### What you will do:
The entries below contain a line with "clear_scene()" and a line with "and the studio.". Quote exactly those two lines and all lines between them.

# start of Given entries

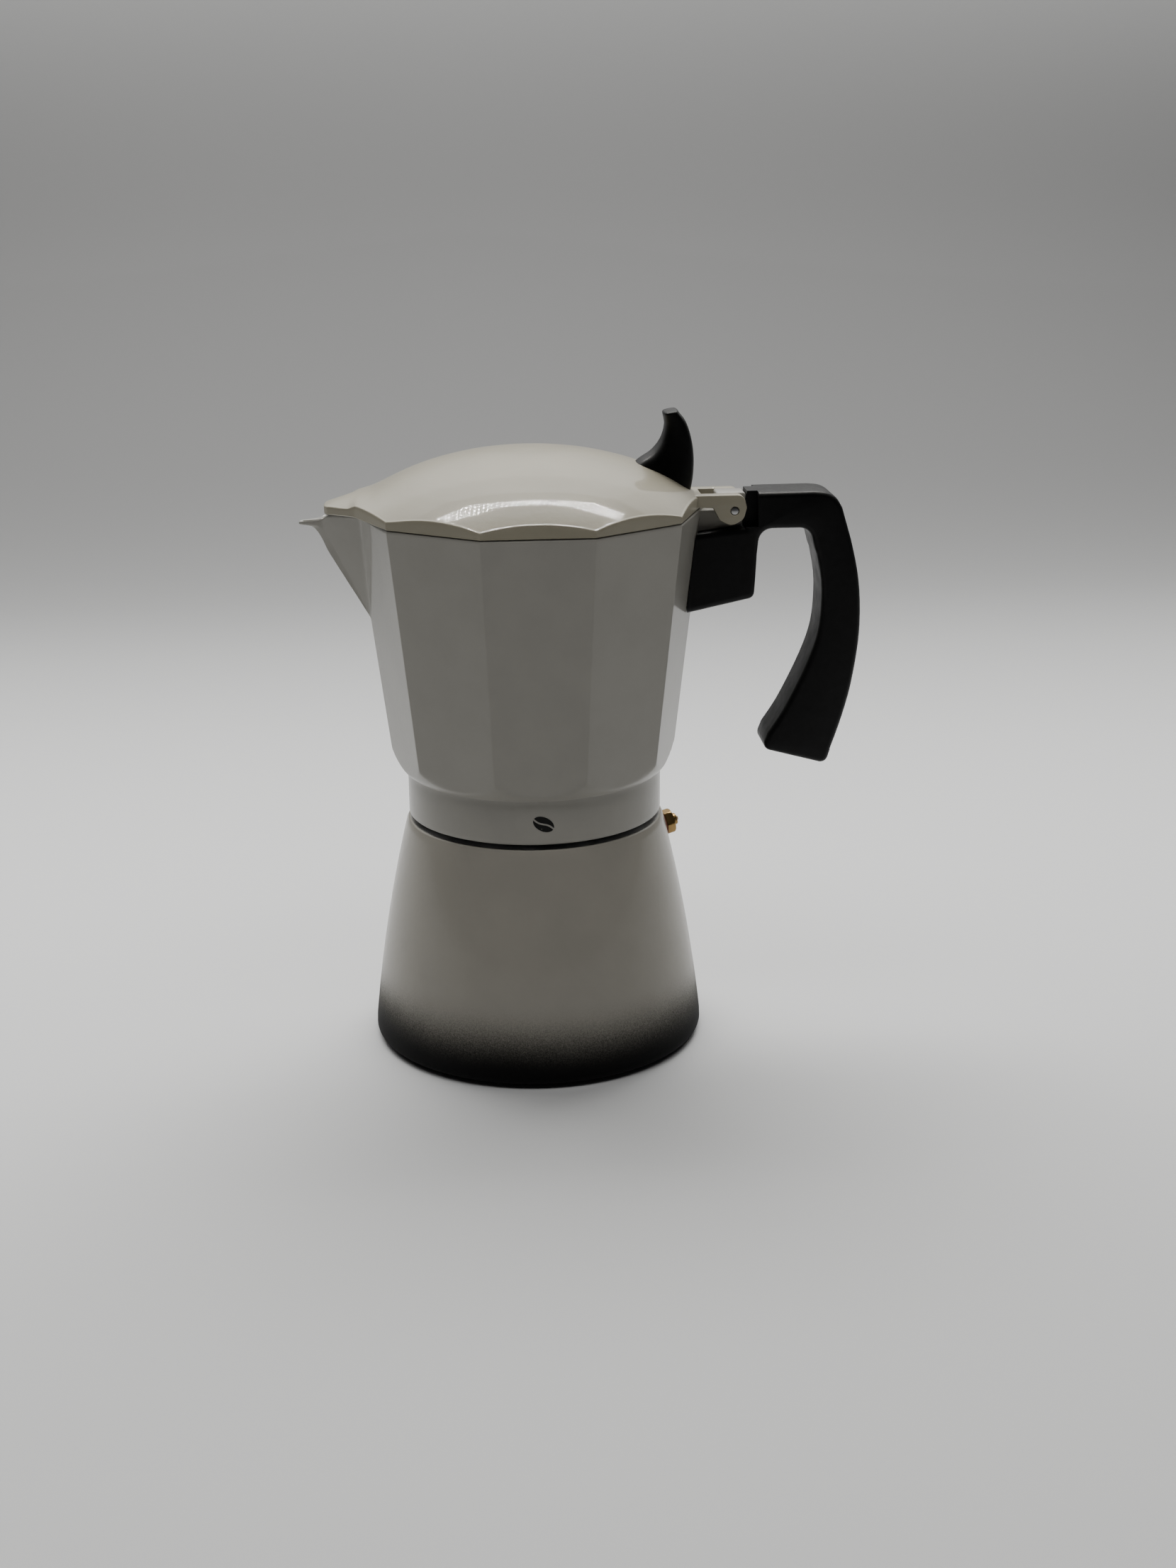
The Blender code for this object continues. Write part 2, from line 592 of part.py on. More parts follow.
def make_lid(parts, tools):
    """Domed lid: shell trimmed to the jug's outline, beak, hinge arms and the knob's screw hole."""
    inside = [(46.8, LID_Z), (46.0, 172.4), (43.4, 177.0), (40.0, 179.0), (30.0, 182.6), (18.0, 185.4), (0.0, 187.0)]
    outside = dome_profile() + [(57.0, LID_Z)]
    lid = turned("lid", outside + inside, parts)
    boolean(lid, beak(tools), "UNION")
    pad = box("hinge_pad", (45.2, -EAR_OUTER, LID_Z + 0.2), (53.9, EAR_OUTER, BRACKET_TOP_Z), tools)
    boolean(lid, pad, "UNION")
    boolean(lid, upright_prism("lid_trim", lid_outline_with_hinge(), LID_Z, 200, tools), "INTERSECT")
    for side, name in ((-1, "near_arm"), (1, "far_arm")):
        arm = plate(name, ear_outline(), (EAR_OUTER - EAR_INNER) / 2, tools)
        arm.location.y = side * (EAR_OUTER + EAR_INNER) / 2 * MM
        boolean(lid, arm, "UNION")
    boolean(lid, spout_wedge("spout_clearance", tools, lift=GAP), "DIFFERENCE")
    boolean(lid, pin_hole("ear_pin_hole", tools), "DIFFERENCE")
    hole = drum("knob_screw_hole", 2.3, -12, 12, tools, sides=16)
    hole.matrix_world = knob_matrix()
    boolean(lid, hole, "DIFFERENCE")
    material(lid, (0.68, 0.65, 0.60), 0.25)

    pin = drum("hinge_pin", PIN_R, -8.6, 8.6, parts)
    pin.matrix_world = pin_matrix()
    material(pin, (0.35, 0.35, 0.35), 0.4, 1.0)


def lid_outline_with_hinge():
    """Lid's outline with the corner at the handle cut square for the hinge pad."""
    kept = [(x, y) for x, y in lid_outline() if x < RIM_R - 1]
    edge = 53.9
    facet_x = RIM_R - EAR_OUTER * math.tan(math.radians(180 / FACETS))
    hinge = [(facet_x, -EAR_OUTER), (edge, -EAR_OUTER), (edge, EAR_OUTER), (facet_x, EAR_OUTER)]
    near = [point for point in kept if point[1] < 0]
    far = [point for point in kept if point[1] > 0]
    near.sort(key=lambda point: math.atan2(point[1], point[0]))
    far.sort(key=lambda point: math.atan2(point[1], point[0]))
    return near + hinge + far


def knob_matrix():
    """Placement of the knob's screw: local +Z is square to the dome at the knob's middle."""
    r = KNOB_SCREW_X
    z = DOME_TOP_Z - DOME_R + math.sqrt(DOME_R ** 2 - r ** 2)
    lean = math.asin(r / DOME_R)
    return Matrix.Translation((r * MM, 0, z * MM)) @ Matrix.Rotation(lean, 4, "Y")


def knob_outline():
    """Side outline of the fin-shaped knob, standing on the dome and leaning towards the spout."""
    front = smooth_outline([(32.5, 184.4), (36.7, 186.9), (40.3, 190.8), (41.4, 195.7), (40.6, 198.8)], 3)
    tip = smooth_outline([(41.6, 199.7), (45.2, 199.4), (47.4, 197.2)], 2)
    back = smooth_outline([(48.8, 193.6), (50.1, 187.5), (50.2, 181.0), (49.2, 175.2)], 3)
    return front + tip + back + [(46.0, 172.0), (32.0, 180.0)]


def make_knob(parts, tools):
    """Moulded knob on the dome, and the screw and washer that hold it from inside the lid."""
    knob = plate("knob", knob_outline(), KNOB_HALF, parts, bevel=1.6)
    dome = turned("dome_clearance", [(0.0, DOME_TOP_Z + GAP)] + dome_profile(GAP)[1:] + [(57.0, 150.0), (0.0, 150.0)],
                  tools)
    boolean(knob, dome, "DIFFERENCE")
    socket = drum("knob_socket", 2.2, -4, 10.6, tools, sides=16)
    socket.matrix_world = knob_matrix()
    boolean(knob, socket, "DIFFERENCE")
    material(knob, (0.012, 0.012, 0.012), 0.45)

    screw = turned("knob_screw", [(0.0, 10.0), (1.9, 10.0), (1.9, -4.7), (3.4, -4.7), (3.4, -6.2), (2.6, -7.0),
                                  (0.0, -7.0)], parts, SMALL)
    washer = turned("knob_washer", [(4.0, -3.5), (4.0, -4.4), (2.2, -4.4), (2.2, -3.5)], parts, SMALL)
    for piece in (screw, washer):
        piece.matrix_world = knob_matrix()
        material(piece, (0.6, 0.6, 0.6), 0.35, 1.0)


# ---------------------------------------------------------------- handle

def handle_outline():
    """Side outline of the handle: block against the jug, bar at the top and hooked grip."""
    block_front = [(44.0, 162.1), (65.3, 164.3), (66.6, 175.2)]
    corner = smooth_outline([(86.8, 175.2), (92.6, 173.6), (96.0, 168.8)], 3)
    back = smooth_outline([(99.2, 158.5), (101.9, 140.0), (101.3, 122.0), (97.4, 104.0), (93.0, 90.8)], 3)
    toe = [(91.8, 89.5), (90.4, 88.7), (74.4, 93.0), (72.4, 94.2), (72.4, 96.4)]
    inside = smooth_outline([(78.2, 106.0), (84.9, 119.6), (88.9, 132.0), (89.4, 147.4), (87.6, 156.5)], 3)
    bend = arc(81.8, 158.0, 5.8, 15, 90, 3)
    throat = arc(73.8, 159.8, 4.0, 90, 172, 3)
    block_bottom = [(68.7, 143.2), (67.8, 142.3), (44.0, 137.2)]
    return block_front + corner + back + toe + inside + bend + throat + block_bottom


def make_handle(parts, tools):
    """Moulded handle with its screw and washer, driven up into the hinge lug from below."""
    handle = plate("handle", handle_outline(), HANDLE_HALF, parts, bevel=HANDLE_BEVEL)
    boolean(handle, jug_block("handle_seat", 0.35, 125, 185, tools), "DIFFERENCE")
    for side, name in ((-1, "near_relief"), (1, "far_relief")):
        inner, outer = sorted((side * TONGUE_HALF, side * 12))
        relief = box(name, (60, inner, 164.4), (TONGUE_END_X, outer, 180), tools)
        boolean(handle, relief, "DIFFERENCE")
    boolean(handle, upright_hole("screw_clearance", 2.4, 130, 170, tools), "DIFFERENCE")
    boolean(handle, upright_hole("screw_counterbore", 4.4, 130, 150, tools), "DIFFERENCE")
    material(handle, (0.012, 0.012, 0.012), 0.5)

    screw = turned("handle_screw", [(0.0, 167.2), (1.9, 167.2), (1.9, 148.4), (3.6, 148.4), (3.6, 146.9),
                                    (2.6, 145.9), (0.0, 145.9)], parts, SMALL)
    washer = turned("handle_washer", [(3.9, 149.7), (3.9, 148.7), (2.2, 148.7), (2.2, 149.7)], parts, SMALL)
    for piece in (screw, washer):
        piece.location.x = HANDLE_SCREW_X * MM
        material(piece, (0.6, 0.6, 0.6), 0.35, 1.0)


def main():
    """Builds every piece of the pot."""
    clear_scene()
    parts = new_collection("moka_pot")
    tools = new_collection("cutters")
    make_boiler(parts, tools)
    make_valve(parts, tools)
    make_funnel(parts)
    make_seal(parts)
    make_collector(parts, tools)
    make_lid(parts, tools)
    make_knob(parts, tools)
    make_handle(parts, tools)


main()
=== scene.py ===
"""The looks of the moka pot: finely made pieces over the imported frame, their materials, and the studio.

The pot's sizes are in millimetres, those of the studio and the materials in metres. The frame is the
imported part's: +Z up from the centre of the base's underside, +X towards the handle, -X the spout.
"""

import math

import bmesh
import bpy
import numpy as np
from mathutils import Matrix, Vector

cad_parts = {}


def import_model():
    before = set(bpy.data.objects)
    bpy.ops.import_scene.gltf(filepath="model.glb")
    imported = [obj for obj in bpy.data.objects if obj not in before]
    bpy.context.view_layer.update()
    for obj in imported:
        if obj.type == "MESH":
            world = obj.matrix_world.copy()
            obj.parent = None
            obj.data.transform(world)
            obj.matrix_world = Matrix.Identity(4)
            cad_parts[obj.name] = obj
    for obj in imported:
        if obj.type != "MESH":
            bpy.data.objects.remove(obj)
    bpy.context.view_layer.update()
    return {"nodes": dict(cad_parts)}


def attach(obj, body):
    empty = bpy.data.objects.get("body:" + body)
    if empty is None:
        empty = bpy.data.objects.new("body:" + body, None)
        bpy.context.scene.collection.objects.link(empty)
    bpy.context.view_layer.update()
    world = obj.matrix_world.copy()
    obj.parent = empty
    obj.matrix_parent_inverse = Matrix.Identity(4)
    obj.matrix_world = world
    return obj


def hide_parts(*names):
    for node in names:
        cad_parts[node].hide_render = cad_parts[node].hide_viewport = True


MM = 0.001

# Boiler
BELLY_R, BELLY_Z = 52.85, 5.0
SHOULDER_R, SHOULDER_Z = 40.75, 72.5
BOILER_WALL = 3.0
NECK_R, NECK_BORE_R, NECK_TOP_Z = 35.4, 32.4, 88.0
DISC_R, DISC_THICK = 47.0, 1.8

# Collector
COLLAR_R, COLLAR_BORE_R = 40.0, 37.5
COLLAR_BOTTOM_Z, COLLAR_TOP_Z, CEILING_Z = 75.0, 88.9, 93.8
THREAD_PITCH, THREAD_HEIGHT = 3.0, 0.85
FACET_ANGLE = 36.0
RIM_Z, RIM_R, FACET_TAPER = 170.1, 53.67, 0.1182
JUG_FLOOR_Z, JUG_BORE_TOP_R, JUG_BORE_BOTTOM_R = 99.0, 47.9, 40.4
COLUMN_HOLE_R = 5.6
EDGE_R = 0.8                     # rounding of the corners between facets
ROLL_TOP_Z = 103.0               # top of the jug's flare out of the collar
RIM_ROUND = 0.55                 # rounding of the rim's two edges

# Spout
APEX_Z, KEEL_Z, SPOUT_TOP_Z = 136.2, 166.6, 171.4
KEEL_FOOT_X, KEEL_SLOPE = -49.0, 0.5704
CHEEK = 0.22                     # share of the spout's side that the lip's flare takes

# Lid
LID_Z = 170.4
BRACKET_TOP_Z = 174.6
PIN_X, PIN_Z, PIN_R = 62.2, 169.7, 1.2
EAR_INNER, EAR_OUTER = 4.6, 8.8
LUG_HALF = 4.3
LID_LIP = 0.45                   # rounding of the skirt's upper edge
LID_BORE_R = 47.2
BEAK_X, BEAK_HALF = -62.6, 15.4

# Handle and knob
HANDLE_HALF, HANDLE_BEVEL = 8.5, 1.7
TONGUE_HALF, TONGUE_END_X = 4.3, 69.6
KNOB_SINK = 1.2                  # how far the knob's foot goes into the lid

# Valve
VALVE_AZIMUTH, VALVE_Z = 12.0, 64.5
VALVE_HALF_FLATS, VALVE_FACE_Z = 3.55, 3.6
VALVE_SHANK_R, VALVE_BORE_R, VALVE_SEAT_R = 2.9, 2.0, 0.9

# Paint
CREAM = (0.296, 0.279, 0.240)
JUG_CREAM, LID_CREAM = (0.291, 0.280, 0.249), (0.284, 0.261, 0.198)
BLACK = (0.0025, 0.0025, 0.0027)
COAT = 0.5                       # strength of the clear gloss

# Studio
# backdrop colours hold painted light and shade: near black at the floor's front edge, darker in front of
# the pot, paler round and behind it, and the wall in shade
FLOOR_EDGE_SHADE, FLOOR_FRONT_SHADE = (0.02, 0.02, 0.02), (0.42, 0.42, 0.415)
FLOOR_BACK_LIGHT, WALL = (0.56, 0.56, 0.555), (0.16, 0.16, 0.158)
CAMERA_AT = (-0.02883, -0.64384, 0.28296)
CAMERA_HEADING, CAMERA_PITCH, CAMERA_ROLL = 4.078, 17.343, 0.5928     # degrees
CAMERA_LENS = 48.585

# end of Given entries
# start of Given entries

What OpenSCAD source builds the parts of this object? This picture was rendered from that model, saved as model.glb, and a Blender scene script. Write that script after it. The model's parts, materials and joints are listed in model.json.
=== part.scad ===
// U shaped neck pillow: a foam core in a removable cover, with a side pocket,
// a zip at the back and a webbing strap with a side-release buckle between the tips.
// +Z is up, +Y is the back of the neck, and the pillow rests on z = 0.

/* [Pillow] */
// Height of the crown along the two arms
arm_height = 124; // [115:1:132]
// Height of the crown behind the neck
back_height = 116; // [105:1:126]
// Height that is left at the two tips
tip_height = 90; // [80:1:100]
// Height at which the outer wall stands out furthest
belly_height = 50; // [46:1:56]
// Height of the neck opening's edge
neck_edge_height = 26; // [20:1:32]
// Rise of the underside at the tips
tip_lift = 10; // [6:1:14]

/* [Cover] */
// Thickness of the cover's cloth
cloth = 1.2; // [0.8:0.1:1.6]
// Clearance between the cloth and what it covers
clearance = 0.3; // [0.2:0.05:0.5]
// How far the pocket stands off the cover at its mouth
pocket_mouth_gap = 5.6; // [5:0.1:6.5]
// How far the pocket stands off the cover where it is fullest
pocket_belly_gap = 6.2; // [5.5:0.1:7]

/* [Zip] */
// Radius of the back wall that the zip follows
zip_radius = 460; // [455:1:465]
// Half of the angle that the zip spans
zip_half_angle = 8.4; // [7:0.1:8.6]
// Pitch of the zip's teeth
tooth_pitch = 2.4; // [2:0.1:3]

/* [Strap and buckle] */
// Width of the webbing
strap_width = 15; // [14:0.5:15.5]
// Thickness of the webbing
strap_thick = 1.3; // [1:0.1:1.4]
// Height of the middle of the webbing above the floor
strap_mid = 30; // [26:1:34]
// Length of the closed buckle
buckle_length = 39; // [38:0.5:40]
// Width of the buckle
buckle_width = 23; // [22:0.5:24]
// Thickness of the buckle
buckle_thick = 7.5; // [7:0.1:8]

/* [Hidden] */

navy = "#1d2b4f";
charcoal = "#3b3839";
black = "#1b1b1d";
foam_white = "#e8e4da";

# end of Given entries

### Result:
    clear_scene()
    parts = new_collection("moka_pot")
    tools = new_collection("cutters")
    make_boiler(parts, tools)
    make_valve(parts, tools)
    make_funnel(parts)
    make_seal(parts)
    make_collector(parts, tools)
    make_lid(parts, tools)
    make_knob(parts, tools)
    make_handle(parts, tools)


main()
=== scene.py ===
"""The looks of the moka pot: finely made pieces over the imported frame, their materials, and the studio.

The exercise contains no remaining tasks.